Again, I'm not being negative. I'm saying that the phrasing and usage is deceptive (the whole Lies, Damn Lies and Statistics thing).
And I acknowledge that solar has achieved new milestones in adoption. For that, I'm glad.
What I'm saying is that trying to compare it to another power generation sector that's producing 40-50x the power is misleading.
For Solar to be a truly major contender, they need at least an order of magnitude in growth. And I'm somewhat pessimistic that the US can actually achieve that level of growth. Even over a longer term.
As for "total renewable energy". I'm just going to laugh derisively and leave it at that. Quite simply, with our ever-growing energy demands, renewable energy quite simply CANNOT support the entire energy industry. You could carpet the US in PV cells and toss up solar thermal and wind farms willy nilly, and it still wouldn't cover it.

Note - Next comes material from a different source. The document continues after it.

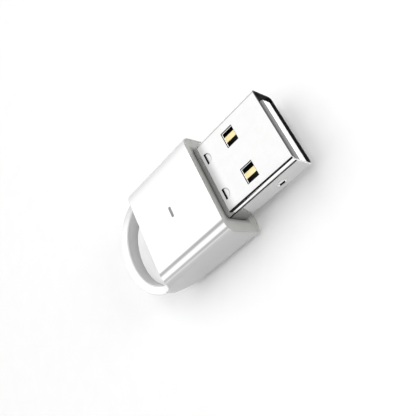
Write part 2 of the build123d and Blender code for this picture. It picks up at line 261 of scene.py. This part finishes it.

Geothermal and Hydro *might* cover baseload "right now". But remember that we're pretty much at peak hydro in the US right now, for environmental reasons. And geothermal isn't something you can just drop everywhere. So they can't grow to keep up with demand.
Realistically, some sort of solution that includes nuclear is our best option.
Sure, nuclear is dirty in its own way. But it's a way that can be managed and minimized. And you're not blowing the byproducts up a stack and into the environment.